Bernasindonesia.com - Wakil Ketua Komisi X DPR RI Fraksi PKS, Kurniasih Mufidayati, mengucapkan selamat atas pelantikan Prof. Arif Satria sebagai Kepala Badan Riset dan Inovasi Nasional (BRIN) oleh Presiden Prabowo Subianto.
“Pertama-tama kami mengucapkan selamat kepada Prof. Arif Satria yang telah dilantik sebagai Kepala BRIN. Dengan pengalaman panjang sebagai akademisi dan Rektor IPB, kami berharap beliau mampu membawa terobosan baru dalam penguatan riset dan inovasi nasional,” ujar Kurniasih dalam keterangannya kepada wartawan, dikutip Senin (17/11/2025).
Kurniasih menilai, kepemimpinan baru BRIN datang pada saat yang sangat krusial. Di satu sisi, Indonesia menunjukkan kemajuan dengan naik ke peringkat 61 dari 132 negara dalam Global Innovation Index (GII) 2023, sebuah lompatan 14 peringkat dibanding tahun sebelumnya. Namun, di sisi lain, pemerintah menargetkan Indonesia bisa menembus 50 besar dunia pada 2029, yang berarti tantangan masih sangat besar.
“Capaian di Global Innovation Index patut diapresiasi, tapi tidak boleh membuat kita berpuas diri. Target 50 besar dunia hanya bisa tercapai jika ekosistem risetnya betul-betul dibenahi dari hulu ke hilir, bukan sekadar kosmetik peringkat,” tegasnya.
Kurniasih mengingatkan bahwa sampai hari ini anggaran riset Indonesia masih tergolong sangat rendah. Berbagai data internasional menunjukkan belanja riset Indonesia masih berkisar seperempat persen dari PDB dan belum pernah menyentuh 1 persen sejak 2016, jauh di bawah rata-rata negara berpendapatan menengah ke atas yang berada pada kisaran 1 hingga 2 persen PDB.
“Kalau kita ingin BRIN dan dunia riset bekerja maksimal, maka pemerintah sebaiknya lebih serius memastikan adanya dan berjalannya peta jalan peningkatan anggaran riset menuju minimal 1 persen dari PDB secara bertahap.
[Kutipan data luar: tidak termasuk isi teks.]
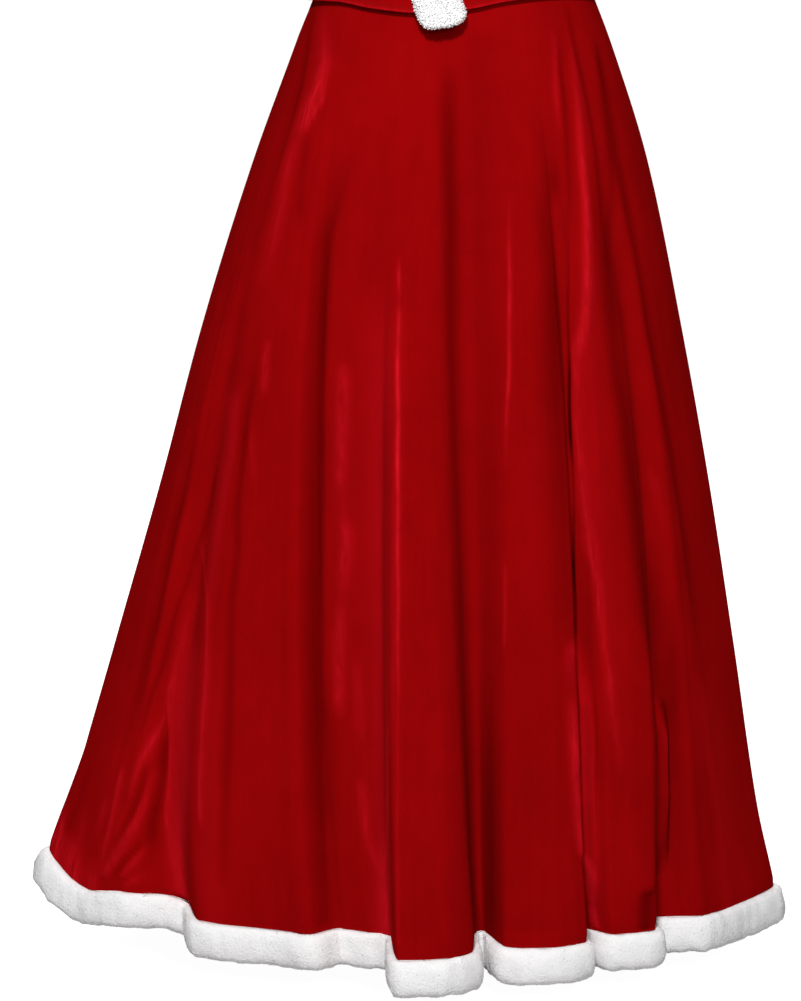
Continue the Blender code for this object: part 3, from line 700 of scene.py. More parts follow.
def skirt_ring(column, share, creases=()):
    """One ring of the skirt at a share of its length, or past 1 on the hem band: its points
    and what the velvet's finish reads there."""
    _, hem, out, lift, begins, _ = fold_lines()
    angle = angle_at(column, share)
    grown = np.maximum(share - begins, 0.0) / (1 - begins)
    stand = smooth_curve(line_angles(share), out / 1000 * grown**FOLD_GROWTH, angle)
    lift = smooth_curve(hem, lift / 1000, angle_at(column, 1.0))
    drop = SKIRT_TOP_DROP + (SKIRT_LENGTH - lift) * share
    ring = moved_out(drop, angle, stand)
    if not creases:
        return ring, None, None
    along = length_along(ring)
    creased, nap, dent = crease_ring(creases, angle, along, min(share, 1.0))
    loose = sum(high * np.sin(2 * math.pi * column * turns + 9 * turns) for high, turns in LOOSE_WAVES)
    from_seam = np.minimum(along, along[-1] - along)
    loose = loose / 1000 * share * ease(from_seam / WAVES_FROM_SEAM)
    pressed = SEAM_SINK * np.exp(-((from_seam / SEAM_SINK_REACH) ** 2))
    return moved_out(drop, angle, stand + creased + loose - pressed), nap, dent


def even_columns(first, last, step):
    """Columns of the skirt between two fold lines, evenly spaced along the hem."""
    fine = np.linspace(first, last, FINE_COLUMNS)
    ring = skirt_ring(fine, 1.0)[0]
    along = length_along(ring)
    return np.interp(np.linspace(0, along[-1], round(along[-1] / step) + 1), along, fine)


def in_picture(points):
    """Where points show in the photograph, in pixels across and down, and how far away."""
    away = points - np.array(CAMERA_PLACE)
    tilt = math.radians(CAMERA_TILT)
    deep = away[..., 1] * math.cos(tilt) - away[..., 2] * math.sin(tilt)
    high = away[..., 1] * math.sin(tilt) + away[..., 2] * math.cos(tilt)
    pixels = CAMERA_LENS / SENSOR * PICTURE_HEIGHT / deep
    return PICTURE_WIDTH / 2 + away[..., 0] * pixels, PICTURE_HEIGHT / 2 - high * pixels, deep


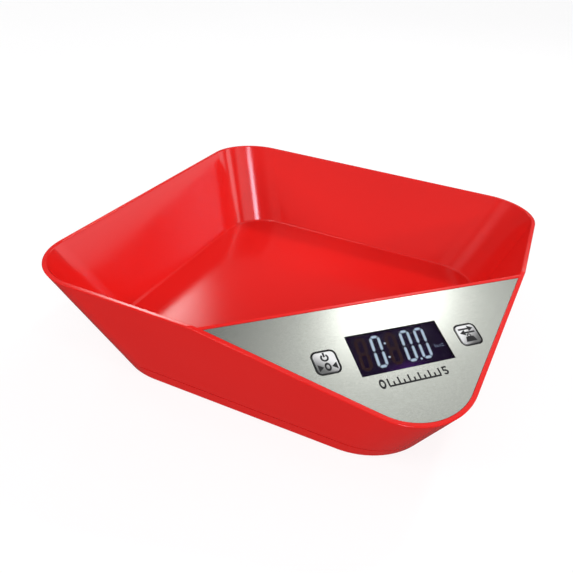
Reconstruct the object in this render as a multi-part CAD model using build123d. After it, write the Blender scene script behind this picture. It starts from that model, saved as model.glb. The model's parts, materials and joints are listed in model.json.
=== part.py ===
from build123d import *
import math
import os

# Kitchen scale with a built-in square bowl, in millimetres.
# +Z is up, the table is z = 0, and the sloping front panel faces -Y.
# The square body stands on its corner in plan: one corner points to -Y and is cut off by the panel.

# ---- body: a square pyramid with rounded corners, wider at the rim ----
RIM_HALF = 107.8
LOW_HALF = 85.3
RIM_RADIUS = 30.5
LOW_RADIUS = 36.0
BODY_HEIGHT = 60.3
WALL = 2.2
FOOT_STAND = 1.5
EDGE_FILLET = 0.5
RECESS_FILLET = 0.18
BODY_LOW_Z = FOOT_STAND
RIM_Z = BODY_LOW_Z + BODY_HEIGHT
LEAN = math.atan((RIM_HALF - LOW_HALF) / BODY_HEIGHT)
WALL_FLAT = WALL / math.cos(LEAN)

# ---- sloping panel that cuts the front corner ----
BEND_FROM_CENTRE = 65.3
PANEL_SLOPE = 18.25
ROOT2 = math.sqrt(2)
BACK_TIP = RIM_HALF * ROOT2 - RIM_RADIUS * (ROOT2 - 1)


def half_at(z):
    return LOW_HALF + (z - BODY_LOW_Z) * math.tan(LEAN)


def radius_at(z):
    return LOW_RADIUS + (z - BODY_LOW_Z) * (RIM_RADIUS - LOW_RADIUS) / BODY_HEIGHT


def corner_reach(z):
    return half_at(z) * ROOT2 - radius_at(z) * (ROOT2 - 1)


def front_tip():
    """How far in front of the centre the panel meets the rounded front corner."""
    reach = BACK_TIP
    for _ in range(40):
        z = RIM_Z - (reach - BEND_FROM_CENTRE) * math.tan(math.radians(PANEL_SLOPE))
        reach = corner_reach(z)
    return reach


CENTRE_Y = (front_tip() - BACK_TIP) / 2
BEND_Y = CENTRE_Y - BEND_FROM_CENTRE

# ---- split between the bowl and the base tray ----
TRAY_TOP_Z = 9.2
SPLIT_GAP = 0.6
BOWL_LOW_Z = TRAY_TOP_Z + SPLIT_GAP
PLATE = 1.8
TRAY_INSIDE_Z = BODY_LOW_Z + PLATE
LOW_EDGE_FILLET = 0.8
LIP_THICK = 1.2
LIP_CLEARANCE = 0.45
LIP_UNDER_FLOOR = 0.9
LIP_BRIDGE_Z = 6.5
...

Komisi X DPR RI siap mengawal dari sisi penganggaran dan pengawasan,” kata Kurniasih.
Anggaran penelitian BRIN harus ditingkatkan dan lebih menyentuh kegiatan penelitian, inovasi, serta infrastruktur riset di seluruh Indonesia, khususnya daerah-daerah yang masih perlu pengembangan.
“Kepala BRIN punya PR besar untuk memastikan setiap rupiah anggaran riset betul-betul menghasilkan dampak nyata bagi ilmu pengetahuan, kebijakan publik, dan kesejahteraan rakyat,” lanjutnya.
Kurniasih juga menyoroti temuan Badan Pemeriksa Keuangan (BPK) yang menyebut banyak inovasi BRIN belum memberikan manfaat optimal bagi masyarakat, pelaku UMKM, industri, maupun kementerian dan lembaga lain, meski secara jumlah inovasi dan tindak lanjut rekomendasi BPK sudah cukup baik.
“Temuan BPK jelas menjadi alarm. Riset bukan kompetisi laporan dan angka output, tetapi harus dirasakan oleh petani, nelayan, pelaku UMKM, dunia industri, dan pemangku kebijakan di daerah,” ujar Kurniasih.
Dia mengapresiasi keberhasilan BRIN menindaklanjuti lebih dari 85 persen rekomendasi BPK, melampaui rata-rata nasional 75 persen, namun menegaskan bahwa kepatuhan administratif harus diimbangi dengan penguatan dampak substantif riset.
“BRIN harus berani melakukan deregulasi di level teknis. Skema pendanaan riset harus lebih sederhana, transparan, dan ramah peneliti tanpa mengorbankan akuntabilitas. Peneliti kita terlalu banyak habis waktu untuk urusan administrasi, bukan untuk berpikir dan bekerja di laboratorium maupun lapangan,” jelas Kurniasih.
Merespons pernyataan Kepala BRIN yang ingin memperkuat science-techno park di daerah dan mengawal program prioritas nasional di bidang pangan, energi, dan air, Kurniasih menilai arah itu sejalan dengan kebutuhan Indonesia saat ini.
“Dengan latar belakang Prof. Arif yang kuat di dunia kampus, kami berharap BRIN menjadi jembatan kokoh antara kampus, industri, dan pemerintah daerah. Science-techno park harus benar-benar hidup sebagai ruang hilirisasi riset, bukan sekadar papan nama,” katanya.